Final Destination: An Integrated Approach
Where are these trends in channel partner and customer education headed? Ultimately, companies are moving toward a fully integrated approach to embedding intellectual property and experience into their products and services for maximum impact at the best price. One way of embedding experience, after all, is simply through the functions and features of a product. Effective feedback from customers and channel partners means better design and better kinds of service. In other cases, bundling coaching, mentoring and training within an overall solution is the right answer. The coming days of ubiquitous broadband will certainly revolutionize all aspects of learning, including customer education. Online learning promises to be the dominant mode of differentiating products and services through education and support.

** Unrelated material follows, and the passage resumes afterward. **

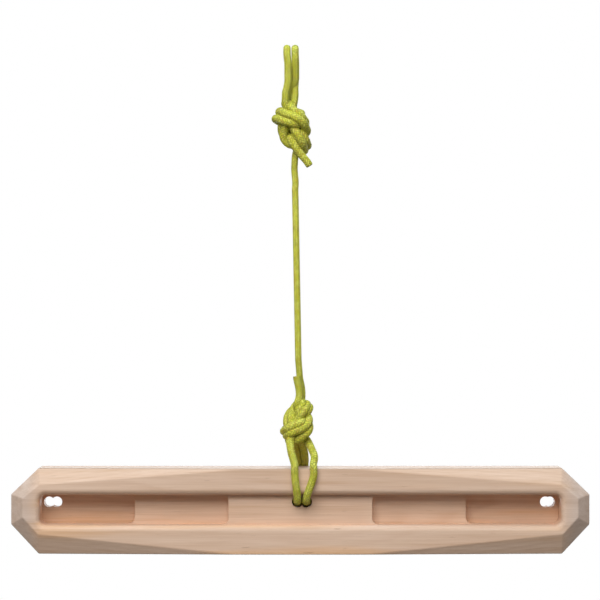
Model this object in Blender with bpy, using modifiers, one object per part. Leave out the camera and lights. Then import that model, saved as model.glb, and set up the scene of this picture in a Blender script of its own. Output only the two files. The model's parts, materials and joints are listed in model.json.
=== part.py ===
"""A travel hangboard: one faceted hardwood board on a knotted loop of accessory cord.

Metres, +Z up. The origin is the top of the inside of the two hanging loops, where they rest on a
bar. X runs along the board, the board's gripping face looks towards -Y, and the cord lies in Y = 0.
"""

import math

import bmesh
import bpy
import numpy as np
from mathutils import Vector

# Board
BOARD_LENGTH = 0.540
BOARD_HEIGHT = 0.080
BOARD_THICKNESS = 0.045
BOARD_CENTRE_X = 0.0085
BOARD_CENTRE_Z = -0.430
BOARD_FRONT_Y = -0.0252
BOARD_EDGE_SOFTENING = 0.0007

# Facets round the gripping face, as on a cut gem
FACET_DEPTH = 0.010
CORNER_CUT_LENGTH = 0.0257
UPPER_CORNER_CUT_HEIGHT = 0.0245
LOWER_CORNER_CUT_HEIGHT = 0.0275
TIP_FACET_WIDTH = 0.0115
TIP_FACET_TOP_DROP = 0.0032
TIP_FACET_BOTTOM_RISE = 0.0072
UPPER_CREST_INSET = 0.0275
UPPER_CREST_DROP = 0.015
LOWER_CREST_INSET = 0.0257
LOWER_CREST_RISE = 0.019
UPPER_SLIVER_START = 0.047
LOWER_SLIVER_START = 0.060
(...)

It also may be that a discussion of channel partner and customer education one day will be dominated by how great it is for generating revenue, but that time isn’t now. Learning executives certainly are interested in breaking even some day, but their real goals are somewhat loftier. They know that channel partner and customer education is an important tool for increasing brand awareness, building customer loyalty and gaining competitive differentiation in the marketplace.